Abstract

Abstract When punk impressed itself upon Japanese youth culture in the mid-to-late 1970s, it arrived at a time when the nation’s film industry was in crisis. The major studio system that had presided over film production for several decades was in serious decline, curbing opportunities for the next generation of filmmaking talent by ceasing to take on new apprentices. Inspired by the ‘do-it-yourself’ ideology surrounding the emerging punk scene, young, aspiring filmmakers took matters into their own hands by forming small clubs to self-produce zero-budget short and feature-length films on their own terms, relying on friends, classmates, musicians and other hangers-on, and using increasingly accessible Super 8 and 16mm filmmaking equipment.
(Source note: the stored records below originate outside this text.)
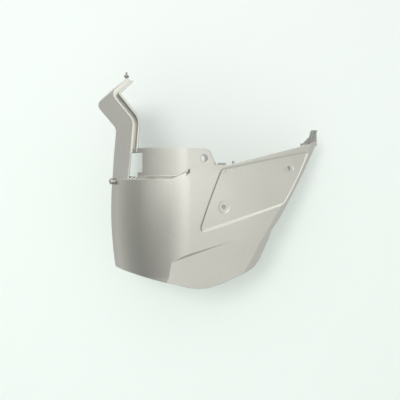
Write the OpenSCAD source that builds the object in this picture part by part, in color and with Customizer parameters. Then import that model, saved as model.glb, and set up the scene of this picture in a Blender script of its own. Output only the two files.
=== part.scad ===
// Near-side half of a scooter's front fender: one painted moulding.
// A rounded nose runs into a flat side wall that ends in a swept-back wing.
// Above the shoulder stand a set-back collar with a bolt ear, and a bent strap.
// X points out to the near side, -Y to the front of the scooter and +Z up.
// The origin is the centre of the ear's bolt hole, on the ear's outer face.
// The modules draw round the centre of the nose curve, at the shoulder's height on
// the centre plane, and fender() moves the finished moulding to that origin.

/* [Shell] */
// Plan radius of the front of the nose
nose_r = 95; // [88:1:100]
// Plan radius of the corner between the nose and the side wall
corner_r = 70; // [62:1:76]
// Wall thickness of the moulding
wall = 2.4; // [2:0.1:3]
// Radius of the gentle upright bulge of the whole skin
barrel_r = 550; // [480:10:700]
// Height of the widest line of the bulge, under the shoulder
barrel_z = -45; // [-55:1:-35]

/* [Side outline] */
// Depth of the front edge of the nose below the shoulder
nose_drop = 119; // [112:1:124]
// Depth of the lowest point of the side lobe below the shoulder
lobe_drop = 145.5; // [140:0.5:150]
// How far behind the nose centre the lobe is lowest
lobe_y = 6; // [0:1:12]
// Length of the wing, from the nose centre to its tip
wing_y = 197.5; // [192:0.5:202]
// Height of the wing tip above the shoulder
wing_z = 56; // [53:0.5:58]

/* [Lower flank] */
// Angle of the flank below the styling step, from upright
flank_tilt = 10.8; // [10:0.1:11.5]
// Angle of the styling step itself, from upright
step_tilt = 45; // [40:1:50]

/* [Badge recess] */
// Depth of the recessed panel on the wing
recess_d = 2.3; // [1.5:0.1:2.4]
// Bore of the two screw holes in the recess
screw_d = 5.5; // [5:0.1:6]
// Length of the screw bosses behind the wall
screw_boss_h = 6; // [5:0.5:8]
// Width of the shallow dish round each screw hole
dish_d = 17; // [15:0.5:19]

/* [Collar] */
// How far the collar is set back from the skin
joggle = 6; // [5.5:0.1:7]
// Height of the collar above the shoulder
collar_h = 37; // [35:0.5:40]
// Bore of the bolt hole in the ear
ear_d = 10; // [9:0.1:10.5]
// Height of the bolt hole above the shoulder
ear_z = 24.5; // [23:0.5:26]
// How far behind the nose centre the bolt hole lies
ear_y = 2; // [0:0.5:4]
// Length of the ear's boss behind the collar
ear_boss_h = 6; // [5:0.5:8]

/* [Strap] */
// Width of the raised face of the strap
strap_w = 76; // [70:1:78]
// How much narrower the strap is at its root, on each side
strap_taper = 3; // [2:0.5:5]
// Height of the raised face over its side flanges
strap_step = 5.5; // [4.5:0.1:6]
// Width of each side flange
flange_w = 7; // [5:0.5:8]
// Height of the lower bend above the shoulder
bend_z = 72; // [68:1:76]
// How far the middle of the strap reaches forward
bend_run = 29; // [26:1:31]
// How far the middle of the strap climbs
bend_rise = 32; // [30:1:35]
// Radius of the lower bend, along the face
bend_r = 12; // [8:1:16]

/* [Hidden] */
$fn = 128;
// Small overlap that lets a cut run clear of a face
eps = 0.4;
big = 400;

// The nose arc and the corner arc meet on a 3-4-5 line, so they join smoothly.
// The corner arc ends square to the side, where the flat wall takes over.
corner_c = [(nose_r - corner_r) * 0.6, -(nose_r - corner_r) * 0.8];
half_w = corner_c[0] + corner_r;
side_y = corner_c[1];

// How far the bulge has drawn the skin in at height z
function sag(z) = sqrt(barrel_r * barrel_r - (z - barrel_z) * (z - barrel_z)) - barrel_r;

// Points on a curve that leaves a, is drawn towards b and ends at c
function curve(a, b, c, n) =
    [for (i = [0:n]) let (t = i / n) (1 - t) * (1 - t) * a + 2 * t * (1 - t) * b + t * t * c];

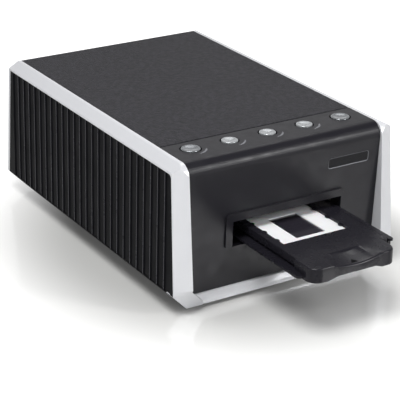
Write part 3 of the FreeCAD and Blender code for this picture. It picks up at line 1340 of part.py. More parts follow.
guide_left()
guide_right()
drive_gear()
gear_post()
motor_pinion()
feed_motor()
chassis_plate()


# ---------------------------------------------------------------- light and optics

def lamp_housing():
    """Open box on the drive plate that holds the lamp over the light window."""
    low_y = "(station_y - lamp_half)"
    high_y = "(station_y + lamp_half)"
    low_x = "(slide_x - lamp_length / 2 - lamp_end)"
    high_x = "(slide_x + lamp_length / 2 + lamp_end)"
    shape = box("lamp_box", low_x, high_x, low_y, high_y, "plate_top", "plate_top + lamp_box_height")
    room = box("lamp_room", f"{low_x} + lamp_end - cap_length / 3", f"{high_x} - lamp_end + cap_length / 3",
               f"{low_y} + lamp_wall", f"{high_y} - lamp_wall",
               "plate_top - over", "plate_top + lamp_box_height - lamp_wall")
    return piece("lamp_housing", cut("lamp_housing_shape", shape, room))


def lamp_tube():
    """Straight lamp with its two caps, held between the end walls of the housing."""
    z = "plate_top + lamp_rise"
    low_x = "slide_x - lamp_length / 2 - cap_length / 3"
    high_x = "slide_x + lamp_length / 2 + cap_length / 3"
    glass = cylinder("lamp_glass", f"{low_x} + cap_length - bond", "station_y", z, "lamp_radius",
                     "lamp_length - 4 * cap_length / 3 + 2 * bond", "x")
    caps = [cylinder(f"lamp_cap_{index}", x, "station_y", z, "cap_radius", "cap_length", "x")
            for index, x in enumerate((low_x, f"{high_x} - cap_length"))]
    return piece("lamp_tube", fuse("lamp_tube_shape", glass, *caps))


def optics_bench():
    """Bench on the floor: mirror wedge, two lens saddles and the stop for the sensor board."""
    root = "floor_top + bench_thick - bond"
    stop_y = "front_y + sensor_depth + board"
    plate = box("bench_plate", "slide_x - bench_half", "slide_x + bench_half", "station_y - bench_front",
                "front_y + sensor_depth + bench_tail", "floor_top", "floor_top + bench_thick")
    half = "(mirror_size * 0.7072 / 2)"
    shift = "(mirror_thick * 0.7072)"
    wedge = prism("mirror_wedge", "YZ", "slide_x - mirror_size / 2", "mirror_size", [
        (f"station_y - {half} - bench_thick", root),
        (f"station_y - {half} - bench_thick", f"optic_height + {half} - {shift}"),
        (f"station_y - {half} - {shift}", f"optic_height + {half} - {shift}"),
        (f"station_y + {half} - {shift}", f"optic_height - {half} - {shift}"),
        (f"station_y + {half} - {shift}", root),
    ])
    saddles = [box(f"lens_{saddle}", "slide_x - saddle_half", "slide_x + saddle_half",
                   f"front_y + lens_depth + {saddle}", f"front_y + lens_depth + {saddle} + saddle_thick",
                   root, "optic_height") for saddle in ("saddle_front", "saddle_rear")]
    stop = box("sensor_stop", "slide_x - bench_half", "slide_x + bench_half", stop_y,
               f"{stop_y} + bench_thick", root, "floor_top + stop_high")
    seat = cylinder("lens_seat", "slide_x", "front_y + lens_depth - over", "optic_height",
                    "lens_radius", "lens_length + 2 * over", "y")
    holes = [cylinder(f"bench_hole_{index}", x, y, "floor_top - over", "screw_radius + shaft_play",
                      "bench_thick + 2 * over") for index, (x, y) in enumerate(screw_places())]
    bench = fuse("bench_solid", plate, wedge, *saddles, stop)
    return piece("optics_bench", cut("optics_bench_shape", bench, seat, *holes))


def fold_mirror():
    """Flat mirror that turns the light from the film towards the lens."""
    half = "(mirror_size * 0.7072 / 2)"
    shift = "(mirror_thick * 0.7072)"
    return piece("fold_mirror", prism("mirror_body", "YZ", "slide_x - mirror_size / 2", "mirror_size", [
        (f"station_y - {half} - {shift}", f"optic_height + {half} - {shift}"),
        (f"station_y - {half}", f"optic_height + {half}"),
        (f"station_y + {half}", f"optic_height - {half}"),
        (f"station_y + {half} - {shift}", f"optic_height - {half} - {shift}"),
    ]))


def lens():
    """Lens barrel in its saddles, and the glass in its front end."""
    y = "front_y + lens_depth"
    tube = cylinder("barrel_tube", "slide_x", y, "optic_height", "lens_radius", "lens_length", "y")
    hole = cylinder("barrel_hole", "slide_x", f"{y} - over", "optic_height", "glass_radius",
                    "lens_length + 2 * over", "y")
    piece("lens_barrel", cut("lens_barrel_shape", tube, hole))
    return piece("lens_glass", cylinder("glass_disc", "slide_x", f"{y} + glass_sink", "optic_height",
                                        "glass_radius", "glass_thick", "y"))


def sensor():
    """Sensor board on the bench and the line sensor on its front."""
    y = "front_y + sensor_depth"
    piece("sensor_board", box("sensor_plate", "slide_x - bench_half", "slide_x + bench_half", y,
                              f"{y} + board", "floor_top + bench_thick", "floor_top + sensor_top"))
    package = box("sensor_package", "slide_x - sensor_half", "slide_x + sensor_half", f"{y} - sensor_thick",
                  y, "optic_height - sensor_high", "optic_height + sensor_high")
    window = box("sensor_window", "slide_x - cell_half", "slide_x + cell_half",
                 f"{y} - sensor_thick - over", f"{y} - sensor_thick + cell_sink",
                 "optic_height - cell_high", "optic_height + cell_high")
    return piece("line_sensor", cut("line_sensor_shape", package, window))


lamp_housing()
lamp_tube()
piece("diffuser", box("diffuser_plate", "slide_x - diffuser_half", "slide_x + diffuser_half",
                      "station_y - diffuser_run", "station_y + diffuser_run",
                      "plate_top", "plate_top + diffuser_thick"))
optics_bench()
fold_mirror()
lens()
sensor()


# ---------------------------------------------------------------- electronics and screws

def main_board():
    """Upright board in the ribs of the base."""
    return piece("main_board", box("board_plate", "board_x", "board_face", "board_y",
                                   "board_y + board_length", "board_low", "board_high"))


def board_components():
    """Chips, capacitors and a shielded converter on the main board."""
    solids = []
    for index, (along, up, side, thick) in enumerate(CHIP_PLACES):
        low_y = f"board_y + {along} * part_unit"
        low_z = f"board_low + {up} * part_unit"
        solids.append(box(f"chip_{index}", "board_face", f"board_face + {thick} * part_unit",
                          low_y, f"{low_y} + {side} * part_unit", low_z, f"{low_z} + {side} * part_unit"))
    for index, (along, up) in enumerate(CAPACITOR_PLACES):
        solids.append(cylinder(f"capacitor_{index}", "board_face", f"board_y + {along} * part_unit",
                               f"board_low + {up} * part_unit", "part_unit", "2.5 * part_unit", "x"))
    solids.append(box("converter", "board_face", "board_face + 2.75 * part_unit",
                      "board_y + 24.5 * part_unit", "board_y + 29 * part_unit",
                      "board_low + 7 * part_unit", "board_low + 11 * part_unit"))
    return piece("board_components", group("component_group", *solids))


def usb_socket():
    """Square data socket at the rear, with its tongue."""
    rear = f"(rear_y - {rear_in('usb_z')} - usb_recess)"
    low_z = "usb_z - usb_height / 2"
    high_z = "usb_z + usb_height / 2"
    case = box("usb_case", "board_face", "board_face + usb_width", f"{rear} - usb_depth", rear, low_z, high_z)
    room = box("usb_room", "board_face + usb_shell", "board_face + usb_width - usb_shell",
               f"{rear} - usb_depth / 2", f"{rear} + over", f"{low_z} + usb_shell", f"{high_z} - usb_shell")
    tongue = box("usb_tongue", "board_face + 2 * usb_shell", "board_face + usb_width - 2 * usb_shell",
                 f"{rear} - usb_depth / 2 - bond", f"{rear} - usb_recess",
                 "usb_z - usb_shell", "usb_z + usb_shell")
    return piece("usb_socket", fuse("usb_socket_shape", cut("usb_hollow", case, room), tongue))


def power_inlet():
    """Round low-voltage inlet at the rear, with its centre pin."""
    rear = f"(rear_y - {rear_in('power_z')} - inlet_recess)"
    x = "board_face + inlet_size / 2"
    case = box("inlet_case", "board_face", "board_face + inlet_size", f"{rear} - inlet_depth",
               f"{rear} - inlet_nose", "power_z - inlet_size / 2", "power_z + inlet_size / 2")
    nose = cylinder("inlet_round", x, f"{rear} - inlet_nose - bond", "power_z", "nose_radius",
                    "inlet_nose + bond", "y")
    bore = cylinder("inlet_hole", x, f"{rear} - inlet_reach", "power_z", "inlet_bore",
                    "inlet_reach + over", "y")
    pin = cylinder("inlet_contact", x, f"{rear} - inlet_reach - bond", "power_z", "inlet_pin",
                   "inlet_reach - bond", "y")
    hollow = cut("inlet_hollow", fuse("inlet_solid", case, nose), bore)
    return piece("power_inlet", fuse("power_inlet_shape", hollow, pin))


def case_screws():
    """Four countersunk screws through the base into the bench."""
    solids = []
    for index, (x, y) in enumerate(screw_places()):
        head = cylinder(f"screw_head_{index}", x, y, "foot_height + fit_gap", "head_radius", "head_thick")
        shank = cylinder(f"screw_shank_{index}", x, y, "foot_height + head_thick - fit_gap", "screw_radius",
                         "screw_length")
        top_z = "foot_height + fit_gap + cross_depth"
        first = box(f"screw_slot_{index}", f"{x} - cross_half", f"{x} + cross_half",
                    f"{y} - cross_width / 2", f"{y} + cross_width / 2", "foot_height - over", top_z)
        second = box(f"screw_cross_{index}", f"{x} - cross_width / 2", f"{x} + cross_width / 2",
                     f"{y} - cross_half", f"{y} + cross_half", "foot_height - over", top_z)
        solids.append(cut(f"screw_{index}", fuse(f"screw_solid_{index}", head, shank), first, second))
    return piece("case_screws", group("screw_group", *solids))


main_board()
board_components()
usb_socket()
power_inlet()
case_screws()


def write_parts():
    """Check every object, then write each sub-part to its own file."""
    doc.recompute()
    for item in doc.Objects:
        if "Invalid" in item.State or "Error" in item.State:
            raise RuntimeError(f"{item.Name} did not compute: {item.State}")
    os.makedirs("parts", exist_ok=True)
    for item in PIECES:
        if item.Shape.isNull() or not item.Shape.isValid():
            raise RuntimeError(f"{item.Label} has no valid shape")
        item.Shape.exportStep(f"parts/{item.Label}.step")


write_parts()
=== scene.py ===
import json
import math

import bmesh
import bpy
from bpy.props import FloatProperty, FloatVectorProperty, PointerProperty
from mathutils import Matrix, Vector
from mathutils.bvhtree import BVHTree


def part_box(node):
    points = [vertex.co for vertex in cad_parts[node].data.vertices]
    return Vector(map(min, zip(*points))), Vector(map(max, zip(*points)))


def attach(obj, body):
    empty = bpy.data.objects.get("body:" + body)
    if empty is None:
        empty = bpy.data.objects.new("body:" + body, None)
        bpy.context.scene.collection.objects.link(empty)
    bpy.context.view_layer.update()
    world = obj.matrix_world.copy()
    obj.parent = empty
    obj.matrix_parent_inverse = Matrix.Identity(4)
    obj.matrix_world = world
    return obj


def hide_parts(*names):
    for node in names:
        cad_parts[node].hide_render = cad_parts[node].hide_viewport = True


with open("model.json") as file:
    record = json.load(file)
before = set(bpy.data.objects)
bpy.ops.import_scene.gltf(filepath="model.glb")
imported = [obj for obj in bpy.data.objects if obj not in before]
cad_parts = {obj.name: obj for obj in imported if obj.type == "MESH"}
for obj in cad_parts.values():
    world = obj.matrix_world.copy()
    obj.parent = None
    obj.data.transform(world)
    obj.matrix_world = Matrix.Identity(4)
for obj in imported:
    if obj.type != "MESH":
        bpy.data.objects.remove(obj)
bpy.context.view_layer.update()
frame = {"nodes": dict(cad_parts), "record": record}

bl_info = {
    "name": "Slide Scanner",
    "version": (1, 0, 0),
    "blender": (4, 5, 0),
    "location": "View3D > Sidebar > Slide Scanner",
    "description": "Dresses a desktop slide scanner with mouldings, finishes, floor and light",
    "category": "Add Mesh",
}

MM = 0.001
HOUSING = "housing"
HOLDER = "holder"


# ---------------------------------------------------------------- colour and nodes

def linear(hex_colour):
    """An sRGB hex colour as linear red, green, blue and full alpha."""
    channels = [int(hex_colour[start:start + 2], 16) / 255 for start in (1, 3, 5)]
    bent = [c / 12.92 if c <= 0.04045 else ((c + 0.055) / 1.055) ** 2.4 for c in channels]
    return (*bent, 1.0)


WHITE = (1.0, 1.0, 1.0, 1.0)


def dimmed(colour, share):
    """A linear colour with its light brought down to this share."""
    return (*(channel * share for channel in colour[:3]), 1.0)


# A Mix node's colour sockets, by place, because their names repeat for each kind of data.
MIX_SHARE, MIX_A, MIX_B, MIX_COLOUR = 0, 6, 7, 2


def add_node(tree, kind, settings=None, values=None, links=None):
    """Add one node, with its settings, its socket values and its incoming links."""
    node = tree.nodes.new(kind)
    for name, value in (settings or {}).items():
        setattr(node, name, value)
    for socket, value in (values or {}).items():
        node.inputs[socket].default_value = value
    for socket, source in (links or {}).items():
        tree.links.new(source, node.inputs[socket])
    return node


# ---------------------------------------------------------------- what a user may change

def length_property(name, millimetres, description):
    """A length that shows in the scene's units."""
    return FloatProperty(name=name, description=description, default=millimetres * MM,
                         min=0.0, soft_max=0.05, precision=5, unit="LENGTH", subtype="DISTANCE")


def colour_property(name, hex_colour, description):
    """A colour swatch, kept as linear light."""
    return FloatVectorProperty(name=name, description=description, default=linear(hex_colour)[:3],
                               size=3, min=0.0, max=1.0, subtype="COLOR")


class ScannerSizes(bpy.types.PropertyGroup):
    """Sizes of the softened edges, printed marks and trim"""
    frame_edge: length_property("Frame edge", 0.9, "Rounding of the silver frames' edges")
    cover_edge: length_property("Cover edge", 0.3, "Rounding of the black covers' edges")
    ridge_edge: length_property("Ridge edge", 0.12, "Rounding of the ridges on the sides")
    holder_edge: length_property("Holder edge", 0.5, "Rounding of the holder's edges")
    grip_edge: length_property("Grip edge", 1.3, "Rounding of the grip's upper edge")
    slide_edge: length_property("Slide edge", 0.2, "Rounding of the slide mount's edges")
    key_edge: length_property("Key edge", 0.35, "Rounding of the keys' rims")
    mark_gap: length_property("Mark gap", 2.9, "From a middle key's side to its printed arc")
    mark_width: length_property("Mark width", 1.5, "Width of the printed arcs at their middle")
    badge_rim: length_property("Badge rim", 0.45, "Width of the raised rim round the badge plate")
    arrow_length: length_property("Arrow length", 4.0, "Length of the arrow in the thumb dish")


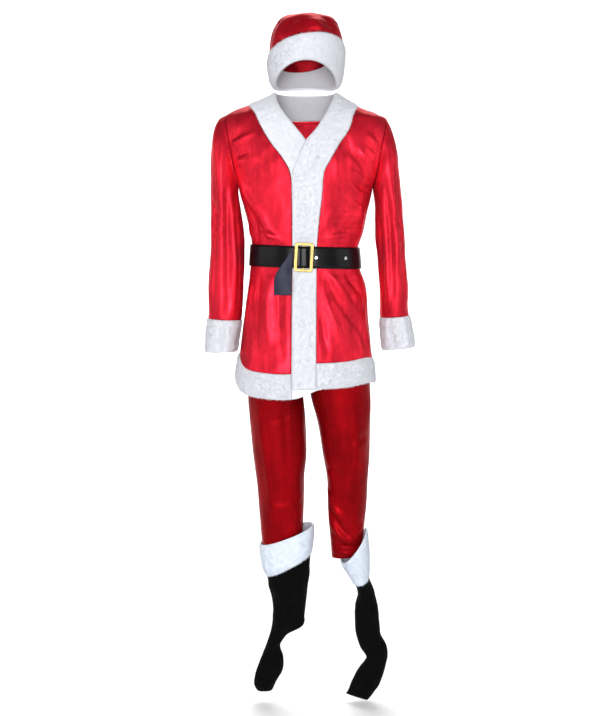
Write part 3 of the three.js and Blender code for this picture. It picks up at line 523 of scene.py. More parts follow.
BACK_CREASES = [
    ([(-176, -110), (-120, -96), (-60, -112)], 11, -4.2, 0.3),
    ([(-178, -140), (-130, -150), (-84, -190)], 10, 5.0, 0.3),
    ([(176, -118), (128, -112), (70, -124)], 11, -4.5, 0.3),
    ([(174, -150), (126, -172), (84, -226)], 10, 4.8, 0.3),
    ([(-150, -240), (-116, -300), (-84, -368)], 11, 5.9, 0.5),
    ([(-128, -250), (-92, -310), (-52, -368)], 8, -5.3, 0.5),
    ([(148, -246), (112, -308), (90, -368)], 11, 5.6, 0.5),
    ([(126, -262), (90, -318), (44, -366)], 8, -5.0, 0.5),
    ([(-60, -366), (-14, -340), (34, -364)], 8, 5.6, 0.5),
    ([(-98, -368), (-70, -344), (-34, -352)], 6, -3.9, 0.5),
    ([(40, -350), (74, -336), (104, -366)], 7, 4.2, 0.5),
    ([(-104, -424), (-112, -520), (-118, -648)], 12, 5.9, 0.6),
    ([(-76, -424), (-82, -520), (-78, -648)], 9, -5.3, 0.6),
    ([(-44, -422), (-44, -520), (-50, -648)], 12, 5.6, 0.6),
    ([(-12, -424), (-8, -520), (-16, -648)], 9, -4.8, 0.6),
    ([(22, -422), (28, -520), (20, -648)], 12, 5.3, 0.6),
    ([(54, -424), (60, -530), (58, -648)], 9, -5.0, 0.6),
    ([(86, -424), (98, -520), (96, -648)], 12, 6.2, 0.6),
    ([(118, -424), (126, -520), (132, -648)], 9, -4.2, 0.6),
]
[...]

In doing so, punk-inspired jishu seisaku eiga (‘autonomously produced cinema’) became an exciting nonprofessional alternative to the stagnating professional studio system, with many of its amateur participants going on to become influential professional figures within the Japanese film industry of today. This article seeks to provide an exploration of punk’s overlooked emergence in Japan, its impact on (and synthesis with) jishu film production, it being a catalyst for important aesthetic and generic schisms such as ‘cyberpunk’, and how it ultimately mobilized Japanese cinema to rejuvenate itself.